History will vindicate me!

Wednesday, January 20, 2010

PROFANE OPINIONPOST

I'm going to limit my political opinions to just this one post and see how that works out for everyone involved.

God fucking dammit, Democrats, you can't get your shit together just this once for long enough to elect one fucking senator?  One fucking senator who is somehow the single One True Keystone to getting health care reform passed?  On your home fucking turf?

And what is this with health care reform thing anyway, that you can't lose a single fucking senator without it all falling the fuck apart?  Don't you motherfuckers run Congress now?  Isn't one of your own in the fucking White House?  It's like we handed you idiots a lightsaber to fight a street gang, but instead of turning it on, you pulled your own pants down and jammed it up your collective ass with your own two hands and just laid down on the fucking sidewalk to be kicked to death.

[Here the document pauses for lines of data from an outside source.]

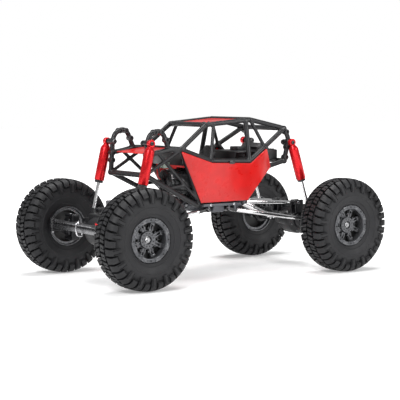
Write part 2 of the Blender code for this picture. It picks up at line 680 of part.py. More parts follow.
def build_steering():
    """Servo on the axle, its horn, the drag link and the tie rod, stacked one above the other."""
    x = AXLE_X
    tip = x + STEERING_ARM
    rod_z, drag_z = 65.5, 71.9
    tie = union(
        [
            bar((tip, -KINGPIN_Y, rod_z), (tip, KINGPIN_Y, rod_z), 2.2, 10),
            bar((tip, KINGPIN_Y, rod_z - 3.0), (tip, KINGPIN_Y, rod_z + 3.0), 3.4, 12),
            bar((tip, -KINGPIN_Y, rod_z - 3.0), (tip, -KINGPIN_Y, rod_z + 3.0), 3.4, 12),
        ]
    )
    keep(tie, "tie_rod", STEEL, (tip, KINGPIN_Y, rod_z))
    drag = union(
        [
            bar((tip, -KINGPIN_Y, drag_z), (tip, SERVO_AXIS_Y, drag_z), 2.2, 10),
            bar((tip, -KINGPIN_Y, drag_z - 3.0), (tip, -KINGPIN_Y, drag_z + 3.0), 3.4, 12),
            bar((tip, SERVO_AXIS_Y, drag_z - 3.0), (tip, SERVO_AXIS_Y, drag_z + 3.0), 3.4, 12),
        ]
    )
    keep(drag, "drag_link", STEEL, (tip, SERVO_AXIS_Y, drag_z))
    horn = union(
        [
            bar((x, SERVO_AXIS_Y, 75.3), (x, SERVO_AXIS_Y, 80.0), 4.2, 12),
            block((x, SERVO_AXIS_Y - 2.6, 75.3), (tip, SERVO_AXIS_Y + 2.6, 78.0)),
            bar((tip, SERVO_AXIS_Y, 75.3), (tip, SERVO_AXIS_Y, 78.0), 3.4, 12),
        ]
    )
    keep(horn, "servo_horn", RED_ANODISED, (x, SERVO_AXIS_Y, 75.3))
    low, high = SERVO_AXIS_Y - SERVO_HALF_WIDTH, SERVO_AXIS_Y + SERVO_HALF_WIDTH
    servo = union(
        [
            block((x - 30.5, low, 84.6), (x + 9.5, high, 105.0)),
            block((x - 37.5, low, 88.0), (x + 16.5, high, 90.5)),
            bar((x, SERVO_AXIS_Y, 80.4), (x, SERVO_AXIS_Y, 86.0), 5.0, 14),
        ]
    )
    keep(servo, "steering_servo", SERVO_GREY)


def build_rear_axle():
    pieces = axle_core(92.0, 20.5)
    for side in (1, -1):
        pieces.append(bar((AXLE_X, side * 78.0, AXLE_Z), (AXLE_X, side * 82.0, AXLE_Z), 11.0, 12))
        pieces.append(bar((AXLE_X, side * 90.0, AXLE_Z), (AXLE_X, side * 105.5, AXLE_Z), 3.0, 12))
    front = union(pieces)
    rear = mirrored(front, "X")
    discard(front)
    keep(rear, "rear_axle_housing", NYLON, (-LOWER_LINK_AXLE[0], 0.0, LOWER_LINK_AXLE[2]))


# ---------------------------------------------------------------- wheels
TYRE_STEPS = 28
RIM_STEPS = 20
TYRE_PROFILE = [
    (28.2, 15.0),
    (37.0, 20.0),
    (48.0, 22.5),
    (58.5, 20.6),
    (62.5, 14.0),
    (62.5, -14.0),
    (58.5, -20.6),
    (48.0, -22.5),
    (37.0, -20.0),
    (26.5, -15.8),
    (26.5, -12.0),
    (36.0, -16.4),
    (47.0, -19.0),
    (55.0, -17.4),
    (57.6, -12.0),
    (57.6, 12.0),
    (55.0, 17.4),
    (47.0, 19.0),
    (36.0, 16.4),
    (26.5, 8.5),
    (26.5, 11.9),
    (28.2, 12.2),
]
RIM_PROFILE = [
    (0.0, 11.0),
    (6.5, 11.0),
    (6.5, 6.0),
    (23.8, 6.0),
    (23.8, 11.8),
    (26.0, 11.8),
    (26.0, -16.0),
    (24.0, -16.0),
    (24.0, 3.0),
    (6.5, 3.0),
    (6.5, -4.0),
    (3.4, -4.0),
    (3.4, 4.0),
    (0.0, 4.0),
]
RING_PROFILE = [(27.5, 15.4), (27.5, 12.3), (21.5, 12.3), (21.5, 16.0), (26.6, 16.0)]


def build_wheels():
    """Tyre, rim and bead-lock ring of each wheel."""
    flat = 1 / math.cos(math.pi / TYRE_STEPS)
    tyre = [(r * flat if r > 60 else r, z) for r, z in TYRE_PROFILE]
    for end_name, sign in (("front", 1), ("rear", -1)):
        for side_name, side in (("left", 1), ("right", -1)):
            centre = (sign * AXLE_X, side * WHEEL_Y, AXLE_Z)
            name = f"{end_name}_{side_name}"
            turned(f"{name}_tyre", tyre, TYRE_STEPS, centre, side, RUBBER)
            turned(f"{name}_rim", RIM_PROFILE, RIM_STEPS, centre, side, RIM_GREY, closed=False)
            turned(f"{name}_beadlock_ring", RING_PROFILE, RIM_STEPS, centre, side, RIM_GREY)


build_cage()
build_panels()
build_chassis()
build_drive_train()
build_links("front", lambda p: p)
build_links("rear", rearward)
build_driveshaft("front", lambda p: p)
build_driveshaft("rear", rearward)
build_shocks("front", SHOCK_TOP_FRONT, SHOCK_AXLE)
build_shocks("rear", SHOCK_TOP_REAR, rearward(SHOCK_AXLE))
build_front_axle()
build_rear_axle()
build_wheels()
bpy.data.collections.remove(SCRATCH)
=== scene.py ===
"""Looks of the radio-controlled rock crawler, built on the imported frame.

Frame: +X forward, +Y to the driver's left, +Z up.  Dimensions are written in millimetres and
turned into metres by the helpers.
"""
import math

import bmesh
import bpy
from mathutils import Matrix, Vector


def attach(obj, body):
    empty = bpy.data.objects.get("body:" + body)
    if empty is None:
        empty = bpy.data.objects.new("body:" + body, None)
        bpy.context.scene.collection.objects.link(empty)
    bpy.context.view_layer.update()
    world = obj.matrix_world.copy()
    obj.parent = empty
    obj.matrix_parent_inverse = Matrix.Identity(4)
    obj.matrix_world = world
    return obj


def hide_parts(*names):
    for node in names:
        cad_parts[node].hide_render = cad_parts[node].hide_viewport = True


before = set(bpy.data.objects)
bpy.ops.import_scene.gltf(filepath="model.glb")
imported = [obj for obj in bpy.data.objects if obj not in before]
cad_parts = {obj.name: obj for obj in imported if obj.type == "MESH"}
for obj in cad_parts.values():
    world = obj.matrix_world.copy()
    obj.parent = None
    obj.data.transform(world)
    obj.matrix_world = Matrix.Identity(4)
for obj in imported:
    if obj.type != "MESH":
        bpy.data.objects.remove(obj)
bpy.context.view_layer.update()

MM = 0.001
AXLE_X = 156.5
WHEEL_Y = 103.0
AXLE_Z = 62.5
TUBE_RADIUS = 3.3
BRACE_RADIUS = 2.4
KINGPIN_Y = 80.0
STEERING_TIP = AXLE_X + 26.0
SERVO_Y = 37.2
SERVO_HALF = 9.2
TIE_ROD_Z = 65.5
DRAG_LINK_Z = 71.9
OUTPUT_Z = 101.0
MOTOR_Y, MOTOR_Z = 16.0, 122.5
MOTOR_PLATE = (24.6, 27.0)
LINK_SHOULDER = 0.11

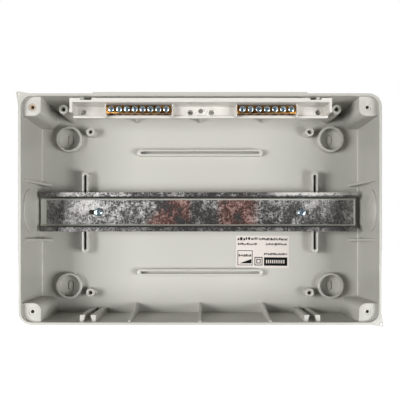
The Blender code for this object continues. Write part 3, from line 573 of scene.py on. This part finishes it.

Even with the Democrats in power, the Republican assholes still win?  What kind of fucking logic is that?  What the fuck world is this?

This is your fucking job, you miserable fuckstains.  You're supposed to blaze a path toward a better fucking world for all of us.  Enough of us believe in that better world to have voted your incompetent asses into power; would you get your fucking shit together and fucking do something with it?  For fucksake.

Tuesday, January 19, 2010

DAYS OF RAIN

Holy crap do we ever need this rain. I'm ready for it. So ready. Except that I don't have boots. I think I just figured out the purpose of high rain boots: they keep the bottoms of your pants dry, don't they? If I'm walking around with an umbrella, the bottoms of my pants tend to get rained on; I bet if I tucked them into a pair of boots, they'd stay dry. I don't know why it took me this long to make that connection.

Unrelatedly, I updated the Dogblog yesterday and forgot to say anything here.